Ms. Israel called the order to issue arrest warrants a “new low” and said she “wouldn’t answer the door” if a trooper came to her home.
“They cannot come into my house,” she said. She also noted that she has two “guard dogs” — a terrier and a golden retriever — who would “let me know when anybody is in the front yard.” She added: “This is a civil matter. I have not committed any crime.”
The move by the Texas House to round up the lawmakers came hours after the all-Republican Texas Supreme Court, acting on a petition by Mr. Abbott and Mr. Phelan, overturned an earlier ruling in the matter.
That ruling, from a district court judge in Travis County, where Austin is, had determined that the two officials, both Republicans, did not have the authority to order the arrest of their fellow elected officials.
The impasse could have effects that go beyond the current disputes.
Brandon Rottinghaus, a political scientist at the University of Houston, said that the “biggest impact” of the widening confrontation could be “an irrevocable split” in the bipartisan working relationship that Texas lawmakers have often prided themselves on.
“The Texas Legislature runs on connections — it runs on good will — and without that good will the machine powers down very quickly,” he said. “Having that spirit of comity jeopardized, it reshapes the Texas Legislature in a way that makes it harder to get things done.”

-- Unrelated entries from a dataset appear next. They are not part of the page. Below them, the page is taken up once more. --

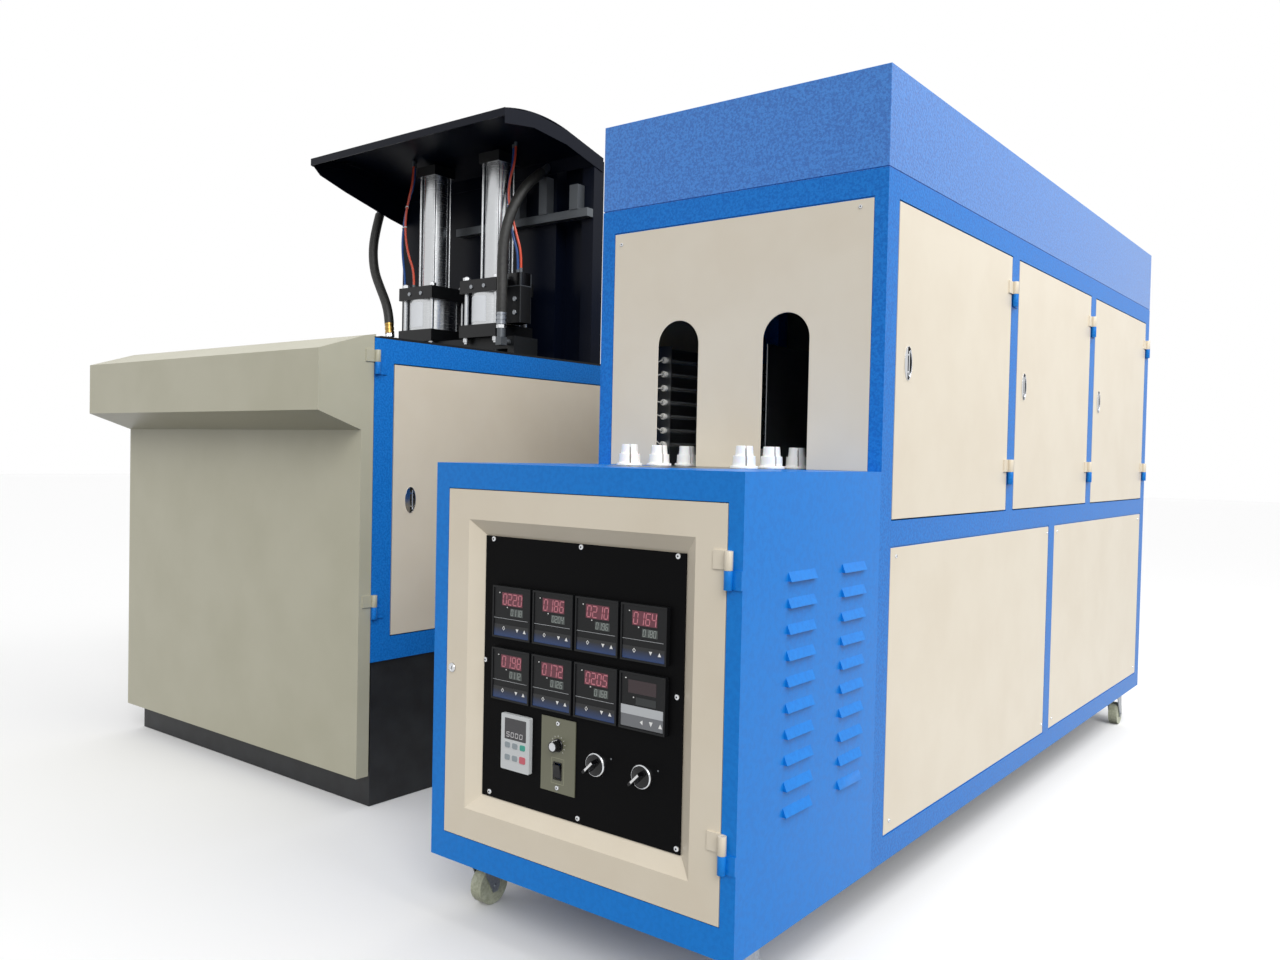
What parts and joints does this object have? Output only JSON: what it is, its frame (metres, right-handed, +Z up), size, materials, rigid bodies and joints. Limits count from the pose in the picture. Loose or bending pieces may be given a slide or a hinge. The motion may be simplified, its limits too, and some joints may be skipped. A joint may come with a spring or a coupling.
{
  "type": "blow moulding machine",
  "caption": "Semi-automatic blow moulding machine: a rotary infrared preform heater and a blow unit with clamp, cylinders and hinged console.",
  "frame": {"origin": "centre of the footprint at floor level", "axes": "+Z up, +Y from the operator's side to the rear, +X to the machine's right"},
  "size_m": [2.4662, 2.6902, 1.9474],
  "materials": {
    "hammer_blue": "hammered",
    "machine_beige": "satin",
    "console_grey": "satin",
    "black_paint": "satin",
    "navy_paint": "gloss",
    "panel_black": "satin",
    "instrument_black": "matte",
    "keypad_grey": "matte",
    "knob_black": "gloss",
    "chrome": "polished",
    "bright_steel": "brushed",
    "plate_steel": "brushed",
    "zinc": "satin",
    "mould_aluminium": "machined",
    "cap_dark": "anodised",
    "holder_white": "matte",
    "lamp_quartz": "clear",
    "hose_rubber": "matte",
    "tube_red": "gloss",
    "tube_blue": "gloss",
    "caster_nylon": "satin",
    "motor_grey": "satin"
  },
  "bodies": {
    "machine": {"oven_frame": "hammer_blue", "oven_hood": "hammer_blue", "control_box": "hammer_blue", "oven_table": "plate_steel", "oven_front_panel": "machine_beige", "fixed_panels": "machine_beige", "lamp_racks": "plate_steel", "lamps": "lamp_quartz", "chain_beam": "zinc", "holder_chain": "bright_steel", "preform_holders": "holder_white", "gear_motor": "motor_grey", "caster_plates": "zinc", "blow_plinth": "black_paint", "blow_frame": "hammer_blue", "cylinder_bridge": "plate_steel", "cylinder_caps": "cap_dark", "cylinder_barrels": "bright_steel", "clamp_frame": "navy_paint", "fixed_mould": "mould_aluminium", "machine_hood": "navy_paint", "back_wall": "navy_paint", "air_fittings": "zinc", "hose_left": "hose_rubber", "hose_right": "hose_rubber", "tube_left_red": "tube_red", "tube_left_blue": "tube_blue", "tube_right_red": "tube_red", "tube_right_blue": "tube_blue"},
    "control_door": {"control_door": "machine_beige", "instrument_panel": "panel_black", "panel_meters": "instrument_black", "panel_fittings": "keypad_grey"},
    "speed_knob": {"speed_knob": "knob_black"},
    "power_rocker": {"power_rocker": "knob_black"},
    "selector_1": {"selector_lever_1": "knob_black"},
    "selector_2": {"selector_lever_2": "knob_black"},
    "console_door": {"console_door": "console_grey"},
    "blow_side_door": {"blow_side_door": "machine_beige"},
    "blow_latch": {"blow_door_latch": "chrome"},
    "drive_sprocket": {"drive_sprocket": "zinc"},
    "idler_sprocket": {"idler_sprocket": "zinc"},
    "nozzle_1": {"nozzle_1": "bright_steel"},
    "nozzle_2": {"nozzle_2": "bright_steel"},
    "stretch_rod_1": {"stretch_rod_1": "chrome"},
    "stretch_rod_2": {"stretch_rod_2": "chrome"},
    "clamp": {"moving_platen": "navy_paint", "moving_mould": "mould_aluminium"},
    "side_door_1": {"side_door_1": "machine_beige"},
    "latch_1": {"door_latch_1": "chrome"},
    "side_door_2": {"side_door_2": "machine_beige"},
    "latch_2": {"door_latch_2": "chrome"},
    "side_door_3": {"side_door_3": "machine_beige"},
    "latch_3": {"door_latch_3": "chrome"},
    "caster_1": {"caster_fork_1": "zinc"},
    "caster_2": {"caster_fork_2": "zinc"},
    "wheel_1": {"caster_wheel_1": "caster_nylon"},
    "wheel_2": {"caster_wheel_2": "caster_nylon"},
    "wheel_3": {"caster_wheel_3": "caster_nylon"},
    "wheel_4": {"caster_wheel_4": "caster_nylon"}
  },
  "joints": [
    {"name": "control_door_hinge", "type": "hinge", "parent": "machine", "child": "control_door", "pos_m": [1.1973, -1.33815, 0.506], "axis": [0, 0, 1], "range_deg": [0, 110]},
    {"name": "side_door_1_hinge", "type": "hinge", "parent": "machine", "child": "side_door_1", "pos_m": [1.2261, -0.12785, 1.1005], "axis": [0, 0, 1], "range_deg": [0, 110]},
    {"name": "latch_1_turn", "type": "hinge", "parent": "side_door_1", "child": "latch_1", "pos_m": [1.2168, -0.72885, 1.1005], "axis": [0, 0, 1], "range_deg": [0, 35]},
    {"name": "side_door_2_hinge", "type": "hinge", "parent": "machine", "child": "side_door_2", "pos_m": [1.2261, 0.58615, 1.1005], "axis": [0, 0, 1], "range_deg": [0, 110]},
    {"name": "latch_2_turn", "type": "hinge", "parent": "side_door_2", "child": "latch_2", "pos_m": [1.2168, -0.01485, 1.1005], "axis": [0, 0, 1], "range_deg": [0, 35]},
    {"name": "side_door_3_hinge", "type": "hinge", "parent": "machine", "child": "side_door_3", "pos_m": [1.2261, 1.30015, 1.1005], "axis": [0, 0, 1], "range_deg": [0, 110]},
    {"name": "latch_3_turn", "type": "hinge", "parent": "side_door_3", "child": "latch_3", "pos_m": [1.2168, 0.69915, 1.1005], "axis": [0, 0, 1], "range_deg": [0, 35]},
    {"name": "console_hinge", "type": "hinge", "parent": "machine", "child": "console_door", "pos_m": [-0.0534, -1.03115, 0.7], "axis": [0, 0, 1], "range_deg": [0, 100]},
    {"name": "blow_side_door_hinge", "type": "hinge", "parent": "machine", "child": "blow_side_door", "pos_m": [-0.0534, -0.07315, 0.78], "axis": [0, 0, 1], "range_deg": [0, 37]},
    {"name": "blow_latch_turn", "type": "hinge", "parent": "blow_side_door", "child": "blow_latch", "pos_m": [-0.0627, -0.90715, 0.779], "axis": [0, 0, 1], "range_deg": [0, 35]},
    {"name": "speed_turn", "type": "hinge", "parent": "control_door", "child": "speed_knob", "pos_m": [0.8333, -1.32585, 0.39012], "axis": [0, 1, 0], "range_deg": [-135, 135]},
    {"name": "rocker_tilt", "type": "hinge", "parent": "control_door", "child": "power_rocker", "pos_m": [0.8333, -1.31585, 0.3449], "axis": [1, 0, 0], "range_deg": [0, 12]},
    {"name": "selector_1_turn", "type": "hinge", "parent": "control_door", "child": "selector_1", "pos_m": [0.9228, -1.32385, 0.374], "axis": [0, 1, 0], "range_deg": [0, 90]},
    {"name": "caster_1_swivel", "type": "hinge", "parent": "machine", "child": "caster_1", "pos_m": [0.5638, -1.24085, 0.1107], "axis": [0, 0, 1], "continuous": true},
    {"name": "selector_2_turn", "type": "hinge", "parent": "control_door", "child": "selector_2", "pos_m": [1.0228, -1.32385, 0.374], "axis": [0, 1, 0], "range_deg": [0, 90]},
    {"name": "caster_2_swivel", "type": "hinge", "parent": "machine", "child": "caster_2", "pos_m": [1.1738, -1.24085, 0.1107], "axis": [0, 0, 1], "continuous": true},
    {"name": "wheel_1_roll", "type": "hinge", "parent": "caster_1", "child": "wheel_1", "pos_m": [0.5638, -1.21585, 0.0375], "axis": [1, 0, 0], "continuous": true},
    {"name": "wheel_2_roll", "type": "hinge", "parent": "caster_2", "child": "wheel_2", "pos_m": [1.1738, -1.21585, 0.0375], "axis": [1, 0, 0], "continuous": true},
    {"name": "wheel_3_roll", "type": "hinge", "parent": "machine", "child": "wheel_3", "pos_m": [0.5638, 1.22615, 0.0375], "axis": [1, 0, 0], "continuous": true},
    {"name": "wheel_4_roll", "type": "hinge", "parent": "machine", "child": "wheel_4", "pos_m": [1.1738, 1.22615, 0.0375], "axis": [1, 0, 0], "continuous": true},
    {"name": "drive_sprocket_turn", "type": "hinge", "parent": "machine", "child": "drive_sprocket", "pos_m": [0.87095, 0.97422, 0.86], "axis": [0, 0, 1], "continuous": true},
    {"name": "idler_sprocket_turn", "type": "hinge", "parent": "machine", "child": "idler_sprocket", "pos_m": [0.87095, -1.04445, 0.86], "axis": [0, 0, 1], "continuous": true},
    {"name": "nozzle_1_stroke", "type": "slide", "parent": "machine", "child": "nozzle_1", "axis": [0, 0, -1], "range_m": [0, 0.045]},
    {"name": "nozzle_2_stroke", "type": "slide", "parent": "machine", "child": "nozzle_2", "axis": [0, 0, -1], "range_m": [0, 0.045]},
    {"name": "stretch_1_stroke", "type": "slide", "parent": "machine", "child": "stretch_rod_1", "axis": [0, 0, -1], "range_m": [0, 0.3]},
    {"name": "stretch_2_stroke", "type": "slide", "parent": "machine", "child": "stretch_rod_2", "axis": [0, 0, -1], "range_m": [0, 0.3]},
    {"name": "clamp_stroke", "type": "slide", "parent": "machine", "child": "clamp", "axis": [0, -1, 0], "range_m": [0, 0.16]}
  ],
  "couplings": [
    {"joint": "idler_sprocket_turn", "follows": "drive_sprocket_turn", "ratio": 1},
    {"joint": "nozzle_2_stroke", "follows": "nozzle_1_stroke", "ratio": 1},
    {"joint": "stretch_2_stroke", "follows": "stretch_1_stroke", "ratio": 1}
  ]
}
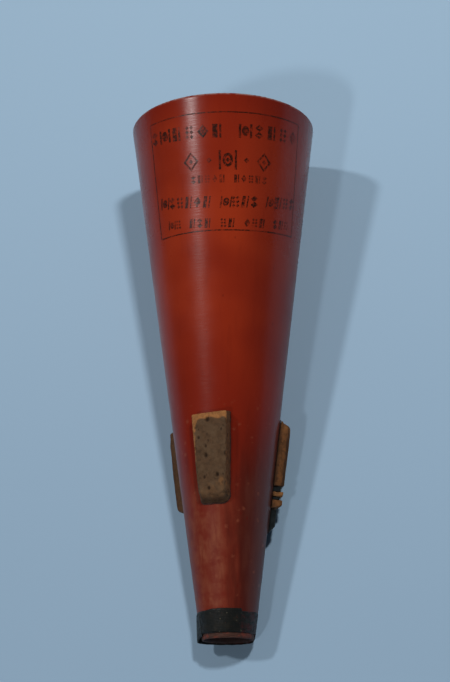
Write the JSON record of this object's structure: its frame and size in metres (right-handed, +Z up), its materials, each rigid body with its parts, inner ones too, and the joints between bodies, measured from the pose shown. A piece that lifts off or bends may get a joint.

Many Republicans say the same thing.
“What’s happening is disgraceful and an embarrassment to Texas,” said Representative Phil King, a Republican from Weatherford in North Texas. “They need to come back to work.”
Mr. Turner, the Democratic leader, said Democrats were “taking it one day at a time” and had been getting together in Zoom meetings every morning to discuss strategy.
“At some point in the future, of course, we’ll return,” he said. “But I don’t know that’s going to be anytime soon.”